→ WRITTEN TASK
For the material that follows, return exactly the lines from the one with "placed.translate(vector(-overall_length / 2, -height" through the one with "bpy.data.objects.remove(obj)", both ends included.

→ DATA RECORDS

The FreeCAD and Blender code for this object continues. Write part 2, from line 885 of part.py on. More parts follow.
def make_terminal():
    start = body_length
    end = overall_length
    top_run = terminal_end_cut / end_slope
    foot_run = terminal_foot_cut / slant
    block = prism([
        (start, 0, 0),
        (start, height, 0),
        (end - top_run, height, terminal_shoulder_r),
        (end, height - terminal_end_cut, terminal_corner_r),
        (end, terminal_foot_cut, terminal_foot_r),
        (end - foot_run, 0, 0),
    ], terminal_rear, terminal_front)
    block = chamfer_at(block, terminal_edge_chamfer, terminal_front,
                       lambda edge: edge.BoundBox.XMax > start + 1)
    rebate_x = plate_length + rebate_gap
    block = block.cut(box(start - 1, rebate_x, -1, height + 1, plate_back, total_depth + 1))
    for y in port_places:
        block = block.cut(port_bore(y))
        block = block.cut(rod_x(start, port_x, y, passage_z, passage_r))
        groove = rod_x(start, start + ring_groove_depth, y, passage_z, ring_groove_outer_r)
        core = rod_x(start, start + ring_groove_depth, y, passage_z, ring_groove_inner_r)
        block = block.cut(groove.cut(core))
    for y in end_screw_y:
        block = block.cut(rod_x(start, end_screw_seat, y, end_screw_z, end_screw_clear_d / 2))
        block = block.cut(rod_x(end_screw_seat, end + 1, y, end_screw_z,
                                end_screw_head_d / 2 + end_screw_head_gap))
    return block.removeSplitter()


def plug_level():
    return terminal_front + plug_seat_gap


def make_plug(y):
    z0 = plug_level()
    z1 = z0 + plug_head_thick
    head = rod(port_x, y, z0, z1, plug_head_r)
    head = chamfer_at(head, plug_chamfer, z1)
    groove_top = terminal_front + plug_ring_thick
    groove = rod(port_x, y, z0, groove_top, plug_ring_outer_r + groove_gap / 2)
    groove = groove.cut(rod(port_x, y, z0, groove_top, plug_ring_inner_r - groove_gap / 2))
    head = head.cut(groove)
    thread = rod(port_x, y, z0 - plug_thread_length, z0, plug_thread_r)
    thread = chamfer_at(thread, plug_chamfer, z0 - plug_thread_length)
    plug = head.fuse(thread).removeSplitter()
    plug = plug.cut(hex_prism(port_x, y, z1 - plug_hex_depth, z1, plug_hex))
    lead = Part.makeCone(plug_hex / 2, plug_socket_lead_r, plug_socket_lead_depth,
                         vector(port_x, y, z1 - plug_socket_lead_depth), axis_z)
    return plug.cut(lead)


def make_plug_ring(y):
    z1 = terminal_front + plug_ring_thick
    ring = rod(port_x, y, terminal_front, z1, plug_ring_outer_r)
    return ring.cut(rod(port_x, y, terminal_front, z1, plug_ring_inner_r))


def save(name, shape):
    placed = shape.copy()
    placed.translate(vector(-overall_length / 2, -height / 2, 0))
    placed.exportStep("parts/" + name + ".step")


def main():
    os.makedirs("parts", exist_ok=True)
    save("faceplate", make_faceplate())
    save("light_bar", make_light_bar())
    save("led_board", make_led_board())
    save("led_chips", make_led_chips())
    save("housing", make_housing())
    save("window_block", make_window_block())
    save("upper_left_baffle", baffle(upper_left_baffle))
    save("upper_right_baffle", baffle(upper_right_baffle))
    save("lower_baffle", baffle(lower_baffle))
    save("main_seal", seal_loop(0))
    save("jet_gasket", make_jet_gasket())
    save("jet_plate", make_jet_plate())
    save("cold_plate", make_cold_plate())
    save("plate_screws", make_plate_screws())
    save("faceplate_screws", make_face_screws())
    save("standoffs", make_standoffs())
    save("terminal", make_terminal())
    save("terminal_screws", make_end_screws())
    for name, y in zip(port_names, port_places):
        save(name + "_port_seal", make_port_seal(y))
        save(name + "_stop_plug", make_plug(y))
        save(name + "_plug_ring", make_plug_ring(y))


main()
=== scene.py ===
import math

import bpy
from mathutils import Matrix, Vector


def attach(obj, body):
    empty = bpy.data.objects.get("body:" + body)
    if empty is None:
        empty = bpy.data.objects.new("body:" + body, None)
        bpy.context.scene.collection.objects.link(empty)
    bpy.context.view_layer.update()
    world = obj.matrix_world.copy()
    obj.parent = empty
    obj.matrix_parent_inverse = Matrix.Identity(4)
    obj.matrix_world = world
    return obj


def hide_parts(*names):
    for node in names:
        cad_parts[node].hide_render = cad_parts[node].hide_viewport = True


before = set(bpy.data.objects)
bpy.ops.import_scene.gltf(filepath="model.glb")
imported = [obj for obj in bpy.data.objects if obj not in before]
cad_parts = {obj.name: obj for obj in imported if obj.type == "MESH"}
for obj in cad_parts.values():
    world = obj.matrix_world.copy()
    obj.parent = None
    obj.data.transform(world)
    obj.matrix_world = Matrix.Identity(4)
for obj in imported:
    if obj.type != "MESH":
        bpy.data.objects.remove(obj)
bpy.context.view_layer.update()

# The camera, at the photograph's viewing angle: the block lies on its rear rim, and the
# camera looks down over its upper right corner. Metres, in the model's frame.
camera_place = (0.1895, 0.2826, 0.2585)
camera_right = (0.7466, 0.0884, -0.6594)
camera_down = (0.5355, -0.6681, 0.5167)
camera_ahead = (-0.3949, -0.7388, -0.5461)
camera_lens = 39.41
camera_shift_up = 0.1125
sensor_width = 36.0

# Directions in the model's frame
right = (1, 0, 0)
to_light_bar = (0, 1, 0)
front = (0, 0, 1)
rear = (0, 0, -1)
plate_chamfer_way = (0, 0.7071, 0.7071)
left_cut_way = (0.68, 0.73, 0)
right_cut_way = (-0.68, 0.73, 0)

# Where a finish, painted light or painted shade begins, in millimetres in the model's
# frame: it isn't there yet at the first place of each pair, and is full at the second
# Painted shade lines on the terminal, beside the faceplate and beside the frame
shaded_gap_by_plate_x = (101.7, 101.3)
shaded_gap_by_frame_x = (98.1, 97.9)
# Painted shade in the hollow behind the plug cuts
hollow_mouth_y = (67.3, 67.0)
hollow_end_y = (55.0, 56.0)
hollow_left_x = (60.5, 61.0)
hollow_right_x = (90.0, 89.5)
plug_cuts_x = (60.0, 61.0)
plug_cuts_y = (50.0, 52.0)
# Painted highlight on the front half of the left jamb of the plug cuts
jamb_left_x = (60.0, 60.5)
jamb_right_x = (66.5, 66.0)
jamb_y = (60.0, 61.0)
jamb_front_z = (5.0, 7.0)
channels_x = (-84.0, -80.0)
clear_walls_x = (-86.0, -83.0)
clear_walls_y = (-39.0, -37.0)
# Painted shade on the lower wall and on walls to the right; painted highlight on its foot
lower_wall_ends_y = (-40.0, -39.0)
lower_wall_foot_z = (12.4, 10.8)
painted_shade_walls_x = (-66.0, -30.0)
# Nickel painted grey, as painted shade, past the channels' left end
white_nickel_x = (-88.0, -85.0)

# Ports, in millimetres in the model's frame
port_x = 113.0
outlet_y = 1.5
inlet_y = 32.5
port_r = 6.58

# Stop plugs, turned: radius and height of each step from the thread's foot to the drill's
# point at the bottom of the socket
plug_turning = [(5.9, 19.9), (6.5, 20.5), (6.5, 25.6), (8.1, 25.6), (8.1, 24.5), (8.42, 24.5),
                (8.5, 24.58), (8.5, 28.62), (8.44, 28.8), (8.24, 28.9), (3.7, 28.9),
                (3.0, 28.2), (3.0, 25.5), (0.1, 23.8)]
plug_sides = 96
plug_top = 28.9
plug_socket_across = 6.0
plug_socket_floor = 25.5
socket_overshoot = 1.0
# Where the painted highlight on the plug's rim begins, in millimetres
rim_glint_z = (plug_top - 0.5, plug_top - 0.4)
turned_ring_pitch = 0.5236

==

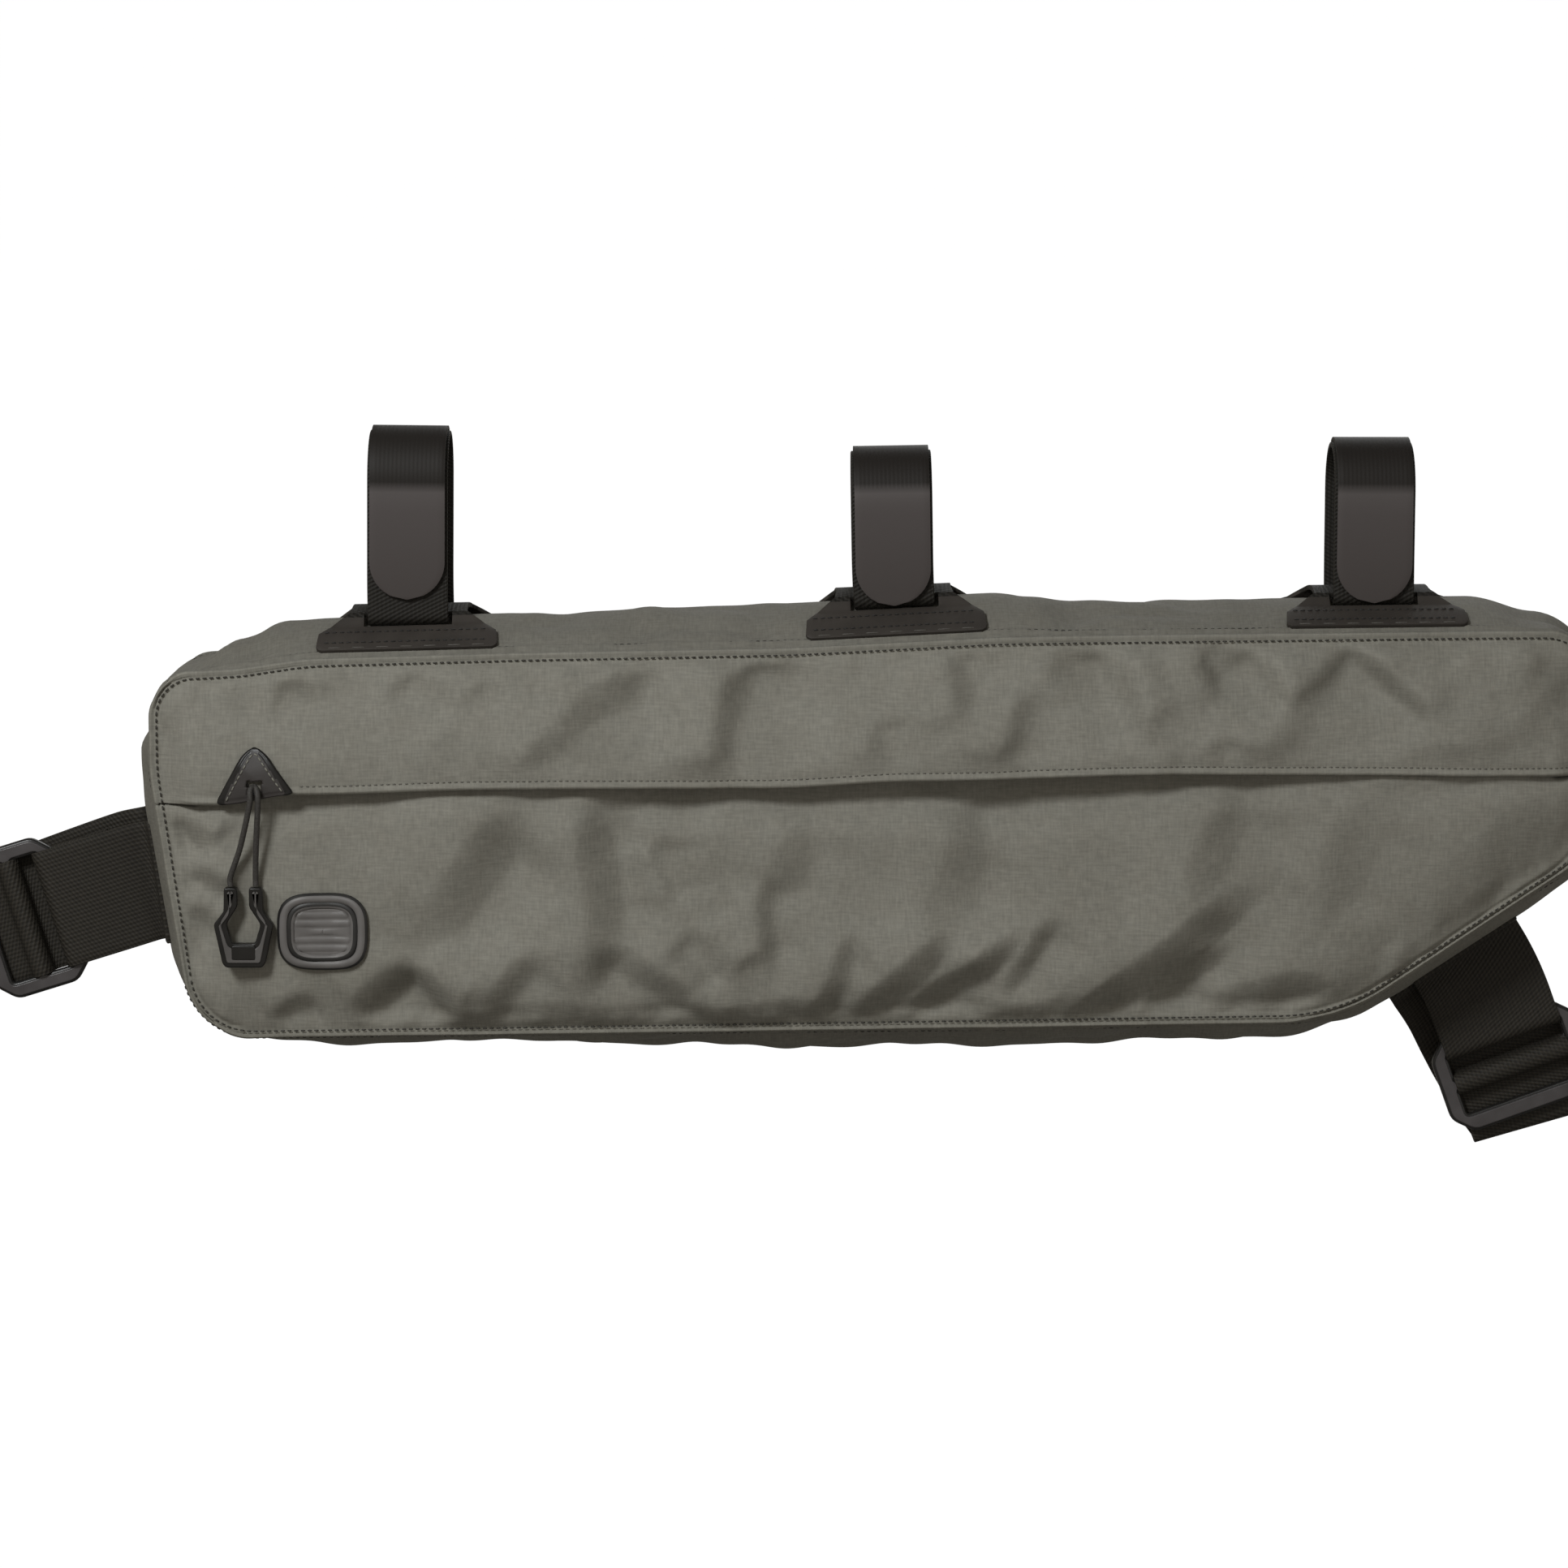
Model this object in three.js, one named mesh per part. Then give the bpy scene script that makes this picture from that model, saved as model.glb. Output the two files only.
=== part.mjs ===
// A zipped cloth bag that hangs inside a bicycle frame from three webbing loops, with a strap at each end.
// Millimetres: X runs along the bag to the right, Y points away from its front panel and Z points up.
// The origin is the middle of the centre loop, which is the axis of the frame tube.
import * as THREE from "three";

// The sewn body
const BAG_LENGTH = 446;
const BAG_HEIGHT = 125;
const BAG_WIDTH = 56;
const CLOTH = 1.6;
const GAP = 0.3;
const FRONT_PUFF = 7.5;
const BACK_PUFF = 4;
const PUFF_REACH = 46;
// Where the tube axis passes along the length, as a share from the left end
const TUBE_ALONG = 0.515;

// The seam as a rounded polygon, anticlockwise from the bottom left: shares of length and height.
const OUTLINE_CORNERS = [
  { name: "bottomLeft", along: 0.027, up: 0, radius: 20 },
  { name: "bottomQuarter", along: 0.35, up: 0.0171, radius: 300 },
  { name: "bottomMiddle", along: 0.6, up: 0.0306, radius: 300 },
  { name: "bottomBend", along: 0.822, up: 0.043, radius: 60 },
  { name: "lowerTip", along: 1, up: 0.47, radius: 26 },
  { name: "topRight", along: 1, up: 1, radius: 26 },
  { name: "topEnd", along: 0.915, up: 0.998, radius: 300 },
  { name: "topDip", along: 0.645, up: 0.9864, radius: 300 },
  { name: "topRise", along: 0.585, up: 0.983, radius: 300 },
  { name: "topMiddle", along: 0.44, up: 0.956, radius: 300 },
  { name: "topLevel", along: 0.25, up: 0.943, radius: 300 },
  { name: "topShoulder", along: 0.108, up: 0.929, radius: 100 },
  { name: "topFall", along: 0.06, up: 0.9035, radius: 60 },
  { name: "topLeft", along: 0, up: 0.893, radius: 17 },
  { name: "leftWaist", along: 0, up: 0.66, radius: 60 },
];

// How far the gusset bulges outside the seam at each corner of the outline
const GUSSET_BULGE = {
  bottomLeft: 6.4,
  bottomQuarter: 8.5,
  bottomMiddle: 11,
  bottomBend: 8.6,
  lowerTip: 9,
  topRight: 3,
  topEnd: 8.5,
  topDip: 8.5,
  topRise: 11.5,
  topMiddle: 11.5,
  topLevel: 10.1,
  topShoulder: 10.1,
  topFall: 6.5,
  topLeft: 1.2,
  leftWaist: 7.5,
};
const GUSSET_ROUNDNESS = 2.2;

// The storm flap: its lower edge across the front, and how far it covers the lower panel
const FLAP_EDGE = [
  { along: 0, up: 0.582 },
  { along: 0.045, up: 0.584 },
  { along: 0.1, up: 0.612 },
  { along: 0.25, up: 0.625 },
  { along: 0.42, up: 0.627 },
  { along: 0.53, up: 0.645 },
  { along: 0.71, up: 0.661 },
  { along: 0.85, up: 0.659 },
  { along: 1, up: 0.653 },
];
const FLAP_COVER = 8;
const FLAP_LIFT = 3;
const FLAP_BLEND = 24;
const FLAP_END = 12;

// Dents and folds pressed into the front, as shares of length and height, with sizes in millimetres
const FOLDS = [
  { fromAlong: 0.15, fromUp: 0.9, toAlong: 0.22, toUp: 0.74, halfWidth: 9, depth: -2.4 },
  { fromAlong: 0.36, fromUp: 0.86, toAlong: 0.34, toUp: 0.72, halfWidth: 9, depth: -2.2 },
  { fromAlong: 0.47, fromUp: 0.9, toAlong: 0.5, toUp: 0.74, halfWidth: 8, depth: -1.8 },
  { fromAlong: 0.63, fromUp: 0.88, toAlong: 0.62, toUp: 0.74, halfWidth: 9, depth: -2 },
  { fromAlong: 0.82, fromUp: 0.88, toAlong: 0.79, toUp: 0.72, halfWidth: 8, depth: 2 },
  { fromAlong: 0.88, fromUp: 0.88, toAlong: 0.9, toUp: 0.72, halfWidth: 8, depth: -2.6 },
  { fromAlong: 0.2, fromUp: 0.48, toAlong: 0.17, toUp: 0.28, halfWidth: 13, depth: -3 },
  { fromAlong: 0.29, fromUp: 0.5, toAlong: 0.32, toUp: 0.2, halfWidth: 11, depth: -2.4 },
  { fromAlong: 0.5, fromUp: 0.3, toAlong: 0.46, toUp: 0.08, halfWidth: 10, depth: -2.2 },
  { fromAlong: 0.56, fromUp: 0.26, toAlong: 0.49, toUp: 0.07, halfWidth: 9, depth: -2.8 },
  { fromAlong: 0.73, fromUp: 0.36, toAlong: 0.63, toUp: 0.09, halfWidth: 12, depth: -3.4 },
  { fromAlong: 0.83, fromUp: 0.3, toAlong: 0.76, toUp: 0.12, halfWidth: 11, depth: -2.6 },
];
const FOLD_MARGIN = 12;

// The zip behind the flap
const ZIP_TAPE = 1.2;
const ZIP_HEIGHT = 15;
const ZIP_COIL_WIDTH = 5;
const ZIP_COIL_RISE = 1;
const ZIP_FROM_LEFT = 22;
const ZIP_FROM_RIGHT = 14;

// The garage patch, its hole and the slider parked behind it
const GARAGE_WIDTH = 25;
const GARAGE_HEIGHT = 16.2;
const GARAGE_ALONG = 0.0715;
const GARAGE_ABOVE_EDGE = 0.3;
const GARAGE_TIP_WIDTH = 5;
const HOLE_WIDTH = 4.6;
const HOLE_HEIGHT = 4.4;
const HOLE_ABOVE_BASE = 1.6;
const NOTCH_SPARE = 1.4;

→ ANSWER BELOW
    placed.translate(vector(-overall_length / 2, -height / 2, 0))
    placed.exportStep("parts/" + name + ".step")


def main():
    os.makedirs("parts", exist_ok=True)
    save("faceplate", make_faceplate())
    save("light_bar", make_light_bar())
    save("led_board", make_led_board())
    save("led_chips", make_led_chips())
    save("housing", make_housing())
    save("window_block", make_window_block())
    save("upper_left_baffle", baffle(upper_left_baffle))
    save("upper_right_baffle", baffle(upper_right_baffle))
    save("lower_baffle", baffle(lower_baffle))
    save("main_seal", seal_loop(0))
    save("jet_gasket", make_jet_gasket())
    save("jet_plate", make_jet_plate())
    save("cold_plate", make_cold_plate())
    save("plate_screws", make_plate_screws())
    save("faceplate_screws", make_face_screws())
    save("standoffs", make_standoffs())
    save("terminal", make_terminal())
    save("terminal_screws", make_end_screws())
    for name, y in zip(port_names, port_places):
        save(name + "_port_seal", make_port_seal(y))
        save(name + "_stop_plug", make_plug(y))
        save(name + "_plug_ring", make_plug_ring(y))


main()
=== scene.py ===
import math

import bpy
from mathutils import Matrix, Vector


def attach(obj, body):
    empty = bpy.data.objects.get("body:" + body)
    if empty is None:
        empty = bpy.data.objects.new("body:" + body, None)
        bpy.context.scene.collection.objects.link(empty)
    bpy.context.view_layer.update()
    world = obj.matrix_world.copy()
    obj.parent = empty
    obj.matrix_parent_inverse = Matrix.Identity(4)
    obj.matrix_world = world
    return obj


def hide_parts(*names):
    for node in names:
        cad_parts[node].hide_render = cad_parts[node].hide_viewport = True


before = set(bpy.data.objects)
bpy.ops.import_scene.gltf(filepath="model.glb")
imported = [obj for obj in bpy.data.objects if obj not in before]
cad_parts = {obj.name: obj for obj in imported if obj.type == "MESH"}
for obj in cad_parts.values():
    world = obj.matrix_world.copy()
    obj.parent = None
    obj.data.transform(world)
    obj.matrix_world = Matrix.Identity(4)
for obj in imported:
    if obj.type != "MESH":
        bpy.data.objects.remove(obj)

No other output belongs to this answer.